Wem nützen Veranstalter-Tools für Service-Entgelte?
Die Ankündigung von TUI und DER Touristik, eine technische Lösung anzubieten, mittels derer Reisebüros beim Verkauf von Pauschalreisen künftig ein Service-Entgelt einstellen können, das sie zusätzlich zur Provision kassieren, sorgt im Vertrieb für intensive Diskussionen. Gegner und Befürworter nutzen altbekannte Argumente.
Bei der virtuellen Jahrestagung der Reisebürokooperation TSS hatten die beiden Konzerne betont, die neue technische Lösung solle kein Ersatz für die bestehende Vergütung durch die Veranstalter sein, sondern diese durch die Integration eines entsprechenden Segments in den Abrechnungsprozess ergänzen. Eine Abkehr von den bestehenden Vergütungsmodellen oder gar die Aufgabe des Handelsvertreterstatus seien nicht geplant.
Doch in den Debatten auf Social-Media-Plattformen kommt ebendieser Verdacht wieder deutlich zum Vorschein. "Das ist das Ende des Handelsvertreterstatus. Wozu benötigen wir Reiseveranstalter, um für Extraleistungen unserer Reisebüros ein Serviceentgelt zu nehmen?“ schreibt eine Reisebüroinhaberin, die sich mit Konzernstrategien auskennt, in einer Facebook-Gruppe. Das Ziel der Reisekonzerne und großen Veranstalter sei der Wegfall des Handelsvertreterstatus, heißt es weiter. Dann könnten diese preislich "machen was sie wollen, ohne uns mitzunehmen".
Zwischen Chancen und Misstrauen
Ähnlich argumentieren auch weitere Vertreter des stationären Vertriebs. Viele glauben zudem, dass der intensive Preiswettbewerb bei Pauschalreisen keine Spielräume zur Erhebung von zusätzlichen Entgelten lasse. Andere erinnern daran, dass es in der Corona-Krise ein Vorschlag aus Reisebürokreisen gewesen sei, eine Gebühr für geleistete Arbeit zu erheben, die auch im Fall einer Reiseabsage nicht zurückgezahlt werden müsse. Dieser Vorschlag werde nun von Reiseveranstaltern aufgenommen und das sei gut so.

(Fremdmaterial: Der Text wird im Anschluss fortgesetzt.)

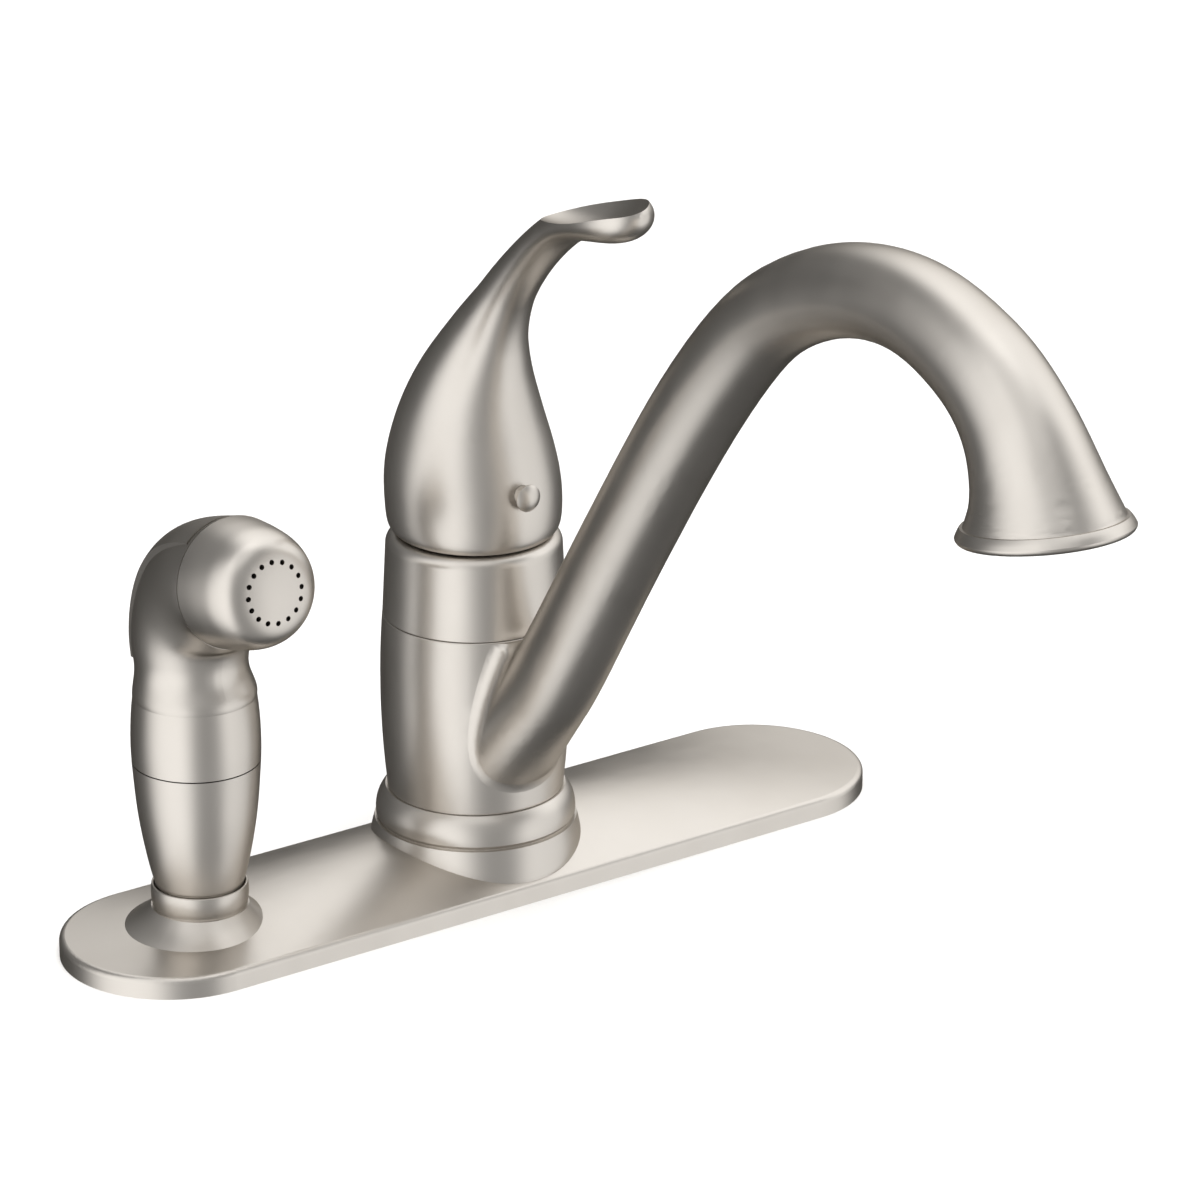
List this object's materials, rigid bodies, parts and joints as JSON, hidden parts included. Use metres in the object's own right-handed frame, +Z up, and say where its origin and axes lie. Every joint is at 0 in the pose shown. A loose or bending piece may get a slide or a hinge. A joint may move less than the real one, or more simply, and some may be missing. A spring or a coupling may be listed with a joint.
{
  "type": "side spray kitchen faucet",
  "caption": "Single-handle kitchen faucet on a crowned deck plate with a high swivelling spout, a lever handle and a side spray in its guide.",
  "frame": {"origin": "centre of the deck plate's underside on the sink deck, on the axis of the body and its shank", "axes": "+X to the user's right along the plate, -Y towards the user and the spout's rest direction, +Z up; -Z runs down the shank"},
  "size_m": [0.2918, 0.3245, 0.3751],
  "materials": {
    "satin_cover": "satin brushed nickel",
    "dark_plastic": "moulded, fine grain",
    "light_plastic": "moulded",
    "raw_brass": "machined",
    "copper_tube": "drawn copper",
    "steel": "turned",
    "black_rubber": "smooth rubber",
    "foam_rubber": "soft foam"
  },
  "bodies": {
    "base": {"deck_plate": "satin_cover", "support_plate": "dark_plastic", "deck_gasket": "foam_rubber", "valve_body": "raw_brass", "base_ring": "satin_cover", "spout_glide_ring": "light_plastic", "spout_seals": "black_rubber", "body_collar": "satin_cover", "bonnet_nut": "raw_brass", "snap_ring": "steel", "cartridge_sleeve": "light_plastic", "cartridge_seals": "black_rubber", "cartridge_clip": "steel", "diverter_spring": "steel", "diverter_plug": "raw_brass", "mounting_shank": "raw_brass", "mounting_washer": "dark_plastic", "mounting_nut": "raw_brass", "hot_supply_tube": "copper_tube", "cold_supply_tube": "copper_tube", "spray_outlet_tube": "copper_tube", "hot_inlet_fitting": "raw_brass", "cold_inlet_fitting": "raw_brass", "spray_outlet_fitting": "raw_brass", "spray_guide": "satin_cover", "guide_washer": "dark_plastic", "guide_nut": "raw_brass"},
    "spout_arm": {"spout": "satin_cover", "aerator_housing": "satin_cover", "aerator_screen": "light_plastic", "aerator_washer": "black_rubber"},
    "diverter": {"diverter_piston": "light_plastic"},
    "carrier": {"handle_carrier": "raw_brass", "lift_pin": "steel"},
    "lever_handle": {"handle": "satin_cover", "handle_adapter": "raw_brass", "handle_screw": "steel", "screw_cover": "satin_cover"},
    "stem": {"cartridge_stem": "steel"},
    "wand_inlet": {"spray_inlet": "raw_brass"},
    "wand": {"spray_grip": "satin_cover", "inlet_seal": "black_rubber", "wand_coupling": "light_plastic", "spray_head": "satin_cover", "lever_pin": "steel", "valve_spring": "steel", "nozzle_cap": "satin_cover", "nozzle_insert": "dark_plastic"},
    "thumb_lever": {"spray_lever": "satin_cover"},
    "spray_valve": {"valve_pin": "light_plastic"}
  },
  "joints": [
    {"name": "spout_swivel", "type": "hinge", "parent": "base", "child": "spout_arm", "pos_m": [0, 0, 0.057], "axis": [0, 0, 1], "range_deg": [-40, 220]},
    {"name": "diverter_slide", "type": "slide", "parent": "base", "child": "diverter", "axis": [0, 1, 0], "range_m": [0, 0.0025], "stiffness_N_per_m": 150},
    {"name": "handle_turn", "type": "hinge", "parent": "base", "child": "carrier", "pos_m": [0, 0, 0.116], "axis": [0, 0, 1], "range_deg": [-50, 50]},
    {"name": "handle_lift", "type": "hinge", "parent": "carrier", "child": "lever_handle", "pos_m": [0, 0.0198, 0.118], "axis": [-1, 0, 0], "range_deg": [0, 15]},
    {"name": "stem_lift", "type": "slide", "parent": "carrier", "child": "stem", "axis": [0, 0, 1], "range_m": [0, 0.0056]},
    {"name": "spray_lift", "type": "slide", "parent": "base", "child": "wand_inlet", "axis": [0, 0, 1], "range_m": [0, 0.06]},
    {"name": "spray_turn", "type": "hinge", "parent": "wand_inlet", "child": "wand", "pos_m": [-0.1016, 0, 0.02], "axis": [0, 0, 1], "range_deg": [-180, 180]},
    {"name": "thumb_press", "type": "hinge", "parent": "wand", "child": "thumb_lever", "pos_m": [-0.1016, -0.01181, 0.13513], "axis": [-1, 0, 0], "range_deg": [0, 4], "stiffness_Nm_per_rad": 1.5},
    {"name": "valve_push", "type": "slide", "parent": "wand", "child": "spray_valve", "axis": [0, -1, 0], "range_m": [0, 0.0025]}
  ],
  "couplings": [
    {"joint": "stem_lift", "follows": "handle_lift", "m_per_rad": 0.0208},
    {"joint": "valve_push", "follows": "thumb_press", "m_per_rad": 0.02913}
  ]
}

Einige Vertriebsprofis können einem Entgelt, das in den Buchungsprozess integriert ist, also durchaus etwas abgewinnen. "Warum soll ein Reisebüro nicht für eine Ausarbeitung und seine Dienstleistung ein Entgelt nehmen?“ fragt einer. Rechtsgrundlage für diesen Zahlungsanspruch sei dann ein eigenständiger Vertrag über die Erstellung von Angeboten und der Dienstleistung, ähnlich einem Kostenvoranschlag bei Handwerkern oder Werkstätten.
Am Ende geht es, wie schon so oft, nicht zuletzt darum, ob die Offerte der Konzerne als ernstgemeintes Angebot zu werten ist oder ob es sich um einen Trick handelt, der die tradierten Geschäftsbeziehungen nach und nach aushebeln soll. Spätestens seit sich die Fluggesellschaften auf ähnliche Weise von Provisionszahlungen verabschiedet haben, sitzt das Misstrauen des stationären Vertriebs tief.